Il y a ce passé qui remonte jour après jour à la surface. Il y a cette peur grandissante de sombrer de nouveau si elle y fait face. De devoir vivre avec jusqu'au bout si elle ne le fait pas. Il y a cette incapacité à être, à grandir, à avancer. Cette addiction à la balance et aux lames de rasoir. Ce refus de baisser les bras. Cette peur permanente de vivre et qui ne la quitte plus. Elle ne sait plus par où commencer.
La sensation de culpabilité à chaque bouchée ou presque. Le dégoût de la nourriture. Et la peur à chaque pas : peur de la rechute ultime, peur de risquer l'obésité à chaque repas, peur de la tentation de redescendre en dessous du minimum vital. Le seuil du poids à atteindre qui ne cesse de baisser, quelles que soient les conséquences. Parce qu'elle refuse encore de croire que le passé ait tant d'influence des décennies après. Parce qu'elle ne sait toujours pas gérer la violence autrement qu'en la retournant contre elle-même. Parce qu'il est déjà trop tard pour reculer et encore trop tôt pour s'arrêter.

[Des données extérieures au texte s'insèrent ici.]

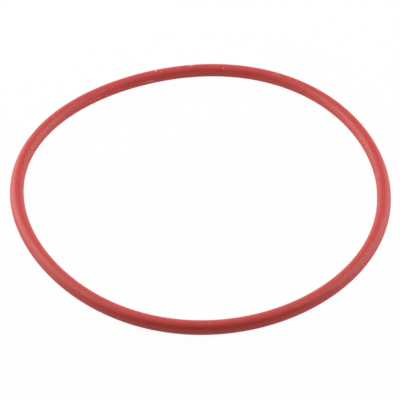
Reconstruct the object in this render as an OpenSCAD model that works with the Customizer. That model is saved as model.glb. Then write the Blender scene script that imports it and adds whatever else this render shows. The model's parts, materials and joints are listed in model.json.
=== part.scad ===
// Silicone o-ring, moulded in one piece between two mould halves.
// The origin is the ring's centre, on the parting plane. +Z is the ring's axis.
// It lies flat, with nothing pressing on it.

/* [Ring] */
// Inside diameter, across the opening between the round sections
inside_d = 91.67; // [20:0.01:250]
// Diameter of the round section
section_d = 3.53; // [1.5:0.01:8]

/* [Parting line] */
// Thickness along Z of the trimmed flash, at its tip
flash_t = 0.14; // [0.05:0.01:0.3]
// How far the trimmed flash stands proud of the round section
flash_proud = 0.07; // [0.02:0.01:0.15]
// Slope of the flash's upper and lower flanks, from the parting plane
flash_slope = 30; // [10:1:35]

/* [Hidden] */
$fn = 180;

section_r = section_d / 2;
// Radius from the ring's axis to the middle of the section
centre_r = inside_d / 2 + section_r;
// The flash runs through the section as one web, thickest at its middle
flash_reach = section_r + flash_proud;
flash_mid_half = flash_t / 2 + flash_reach * tan(flash_slope);

// The web that shows as trimmed flash where it leaves the round section
module flash_web() {
    polygon([
        [flash_reach, -flash_t / 2],
        [flash_reach, flash_t / 2],
        [0, flash_mid_half],
        [-flash_reach, flash_t / 2],
        [-flash_reach, -flash_t / 2],
        [0, -flash_mid_half]
    ]);
}

// The moulded section, around its own middle
module section() {
    circle(r = section_r);
    flash_web();
}

module o_ring() {
    color([0.76, 0.25, 0.22])
        rotate_extrude()
            translate([centre_r, 0])
                section();
}

o_ring();
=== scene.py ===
# A moulded silicone o-ring lying flat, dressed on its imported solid.
import bpy
import json
import math
from mathutils import Matrix, Vector, noise


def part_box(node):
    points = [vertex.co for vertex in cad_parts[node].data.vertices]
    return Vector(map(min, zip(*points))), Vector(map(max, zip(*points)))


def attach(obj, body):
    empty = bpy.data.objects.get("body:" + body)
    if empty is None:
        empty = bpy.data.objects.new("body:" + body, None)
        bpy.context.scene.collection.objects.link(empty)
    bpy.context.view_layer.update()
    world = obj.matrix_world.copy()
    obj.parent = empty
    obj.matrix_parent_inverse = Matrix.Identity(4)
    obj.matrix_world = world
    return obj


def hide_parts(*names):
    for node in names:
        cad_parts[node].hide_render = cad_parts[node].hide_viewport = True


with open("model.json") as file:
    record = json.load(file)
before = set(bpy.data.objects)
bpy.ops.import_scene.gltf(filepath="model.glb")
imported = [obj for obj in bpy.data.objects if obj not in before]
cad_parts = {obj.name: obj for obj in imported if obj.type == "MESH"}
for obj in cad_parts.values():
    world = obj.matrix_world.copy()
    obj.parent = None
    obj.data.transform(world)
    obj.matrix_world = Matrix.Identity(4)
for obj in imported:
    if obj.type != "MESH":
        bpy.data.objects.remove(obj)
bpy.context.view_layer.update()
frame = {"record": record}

MM = 0.001
TAU = 2 * math.pi
UP = Vector((0, 0, 1))

# Sizes of the ring, from the frame
NODE = "o_ring"
low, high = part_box(NODE)
seats = {mount["name"]: mount["dims"] for mount in frame["record"]["mounts"]}
SECTION_R = (high.z - low.z) / 2
INNER_R = seats["inner_seat"]["r_mm"] * MM
OUTER_R = seats["outer_seat"]["r_mm"] * MM
CENTRE_R = (INNER_R + OUTER_R) / 2
FLASH_PROUD = (OUTER_R - INNER_R) / 2 - SECTION_R
FLASH_TIP_HALF = seats["inner_seat"]["length_mm"] * MM / 2
# How much thicker the flash is where it leaves the round section
FLASH_FLARE = 1.6
FLASH_ROOT_HALF = FLASH_FLARE * FLASH_TIP_HALF

# The soft ring rests a little out of round: (waves round it, share of its radius, degrees of a crest)
REST_WAVES = ((3, 0.0124, 47.2), (4, 0.0071, -18.6))

# Flash left by trimming: its share of the solid's flash, and how much that wanders round the ring
FLASH_SHARE = 0.3
FLASH_WANDER = 0.5
FLASH_WANDER_RATE = 6
# Inner stretches where more was left: (degrees round the ring, half its length in degrees, added share)
INNER_FLASH_LEFT = ((108, 7, 0.9), (130, 7, 0.7))

# Fineness of the mesh: steps round the ring, and points on each half of the section between its flashes
STEPS_ROUND = 720
ARC_STEPS = 25

# Silicone, in linear colour, and how uneven its shade, its roughness and its surface (in mm) are
SILICONE = (0.615, 0.0585, 0.0495, 1)
SILICONE_ROUGHNESS = 0.44
SILICONE_IOR = 1.5
MOTTLE_SHADE = 0.02
MOTTLE_HEIGHT = 0.002
STREAK_SHADE = 0.015
STREAK_ROUGHNESS = 0.02
STREAK_HEIGHT = 0.002
# How fine the streaks are, round the section and along the ring
STREAKS_ACROSS = 14.0
STREAKS_ALONG = 3.0
STREAK_DETAIL = 2.0
# Blotches of shade and grains of the surface: how many to a mm, and their detail
BLOTCHES = (0.8, 3.0)
GRAINS = (5.0, 2.0)
# The values that a noise mostly lies between
NOISE_LOW = 0.3
NOISE_HIGH = 0.7

# Dust and grime, and a painted highlight where the flash's tip catches the light
DUST = (0.9, 0.82, 0.84, 1)
DUST_ROUGHNESS = 0.85
DUST_HEIGHT = 0.02
GRIME = (0.16, 0.07, 0.07, 1)
# Painted highlight: the colour of the flash's tip where it catches the light
PAINTED_FLASH_HIGHLIGHT = (0.9, 0.3, 0.26, 1)
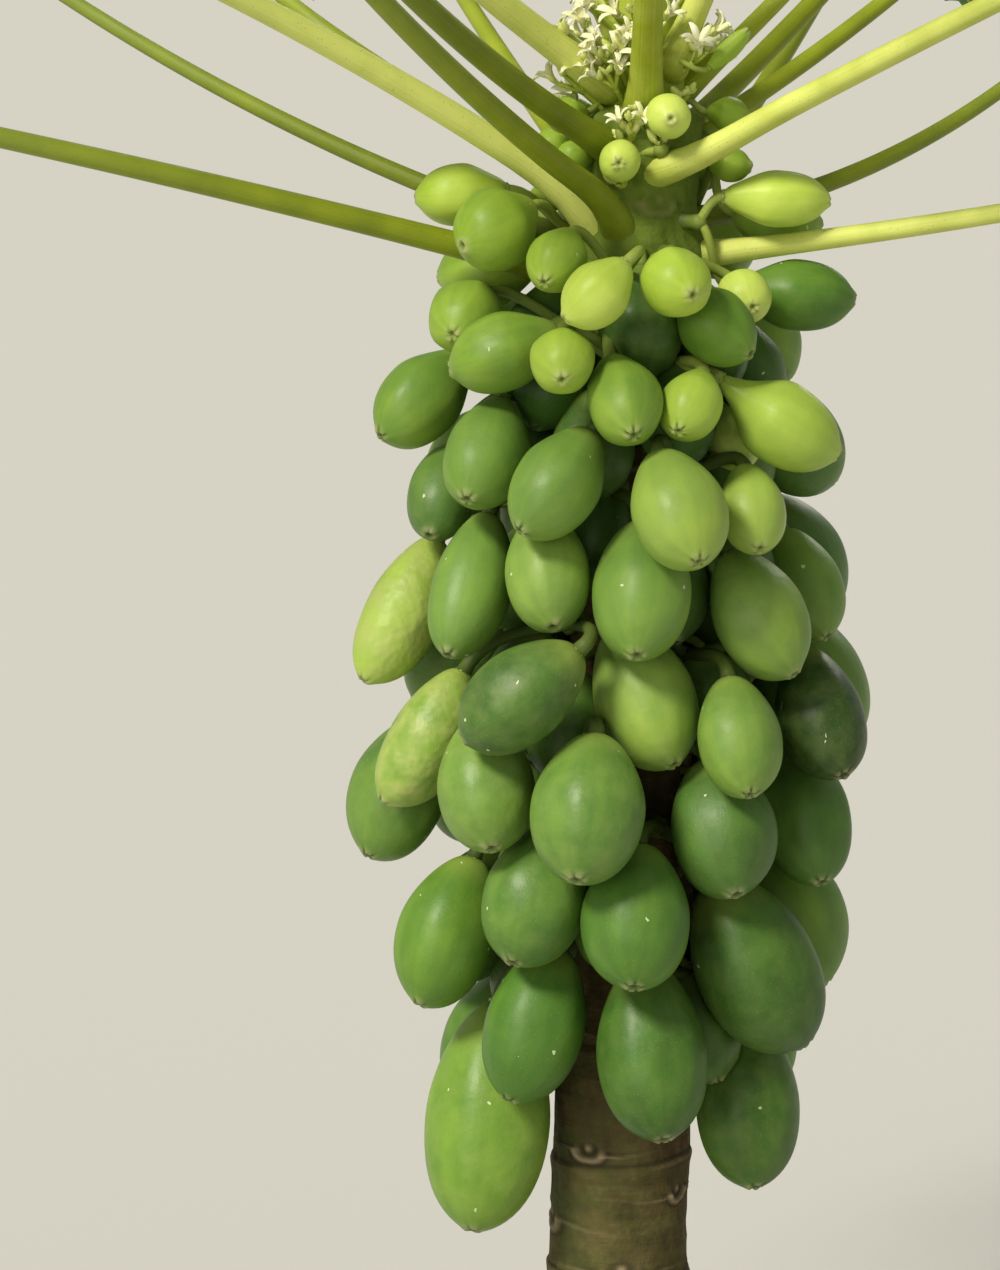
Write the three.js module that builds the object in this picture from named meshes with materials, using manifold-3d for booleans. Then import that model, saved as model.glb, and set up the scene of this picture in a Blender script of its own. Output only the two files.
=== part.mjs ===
// A papaya tree in full crop: one bare trunk, a column of hanging fruit and a crown of long-stalked
// palmate leaves. Millimetres, +Z up. The origin is the centre of the flat cut at ground level,
// +X points to the right of the side that the photograph shows, and that side faces -Y.
import * as THREE from "three";
import { mergeVertices } from "three/addons/utils/BufferGeometryUtils.js";
import Module from "manifold-3d";

const wasm = await Module();
wasm.setup();

// Driving sizes
const clearance = 0.3;
const trunk = {
  sides: 12,
  top: 1700, // where the bark ends and the green growing tip begins
  taperFrom: 1800, // from here the tip narrows to its end
  tip: 1880,
  lean: 0.016, // how far it leans to the right for each millimetre of height
  scarStep: 124, // height from one ring of leaf scars to the next
  scarRelief: 2.5,
  // height above the ground and radius there
  outline: [
    [0, 108], [35, 96], [90, 86], [200, 80], [560, 73], [1000, 68],
    [1450, 60], [1620, 50], [1700, 45], [1800, 32], [1880, 10],
  ],
  flare: [0, 35, 90], // heights of the rings at the root flare
  scarWidth: 9, // height over which the bark rises to a ring
};
const petiole = {
  baseRadius: 24,
  radius: 15,
  tipRadius: 9,
  leastSize: 0.55, // thickness of a stalk with no length, as a share of the longest one's
  sides: 6,
  segments: 4,
  inside: 14, // how far its axis starts inside the bark
};
// Each leaf's bearing round the trunk, its base's height, its stalk's rise in degrees above level,
// its stalk's length, and how many degrees the stalk turns up on its way out
const leaves = [
  [-76, 1519, 13, 950, -4],
  [80, 1545, 11, 950, 9],
  [155, 1556, 30, 850, 8],
  [-32, 1590, 28, 850, 15],
  [-158, 1570, 30, 850, 6],
  [122, 1580, 27, 830, 44],
  [-109, 1552, 26, 900, 20],
  [-68, 1586, 25, 900, -16],
  [180, 1622, 34, 830, 10],
  [51, 1634, 22, 900, -4],
  [142, 1650, 32, 860, 8],
  [-40, 1650, 32, 780, 24],
  [-124, 1612, 31, 850, 24],
  [118, 1654, 36, 780, 18],
  [0, 1680, 55, 710, 10],
  [-177, 1708, 46, 760, 6],
  [92, 1704, 50, 640, 16],
  [-62, 1714, 40, 690, 20],
  [50, 1728, 64, 590, 8],
  [-108, 1762, 62, 560, 6],
];
// Young leaves that stand up from the growing tip: bearing, rise and stalk length
const youngLeaves = [[175, 60, 480], [82, 70, 400], [-80, 74, 330], [140, 78, 260]];
const shoot = {
  below: 62, // from the tip's end down to the first young leaf
  step: 12, // and up from one to the next
  inside: 6,
  radii: [12, 8, 6],
  sides: 5,
  reach: 190, // length of the middle lobe
  open: 50, // degrees that the blade opens from its stalk's line
};
const blade = {
  reach: 375, // length of the middle lobe of a grown leaf
  leastSize: 0.45, // reach at the end of a stalk with no length, as a share of the longest one's
  thick: 6,
  sinus: 0.37, // where neighbouring lobes part, as a share of the lobe's length
  outerSinus: 20, // degrees from the last lobe to the notch beside it
  level: 12, // a stalk's rise, in degrees, at which the blade only nods
  follow: 0.5, // share of the stalk's further rise that the blade takes up
  nod: 26, // degrees that a grown blade's outer side hangs down
  seat: 0.2, // how far the blade sits above the stalk's axis, as a share of the tip's radius
  sag: 0.2, // how far a lobe's tip droops, as a share of its length
  lobes: [[0, 1], [43, 0.95], [87, 0.82], [132, 0.62]], // angle from the middle lobe, length share
  waist: [0.48, 0.14], // along the lobe and half width there, as shares of its length
  sideLobe: [0.64, 0.25],
  youngLobes: [[0, 1], [48, 0.85], [98, 0.6]],
};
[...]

Est-ce uniquement parce qu'elle n'a pas su dire non il y a trente ans qu'elle ne pourra plus jamais le dire ? Trois lettres, un mot si simple et si difficile à prononcer pour elle. Fermer sa bouche à la nourriture pour détruire ce corps et lutter jour après jour pour ne pas (trop) retourner cette violence contre elle-même. Le poids qui dégringole et la tentation d'aller encore plus loin dans la rechute. Remplacer une douleur par une autre. Ultime violence qui ne servira qu'à blesser les autres. Ultime violence pour se punir d'être si imparfaite. D'être revenue au même point qu'il y a sept ans. Fermer sa bouche à la nourriture parce qu'elle n'a jamais été capable de l'ouvrir pour dire ce qu'elle pense.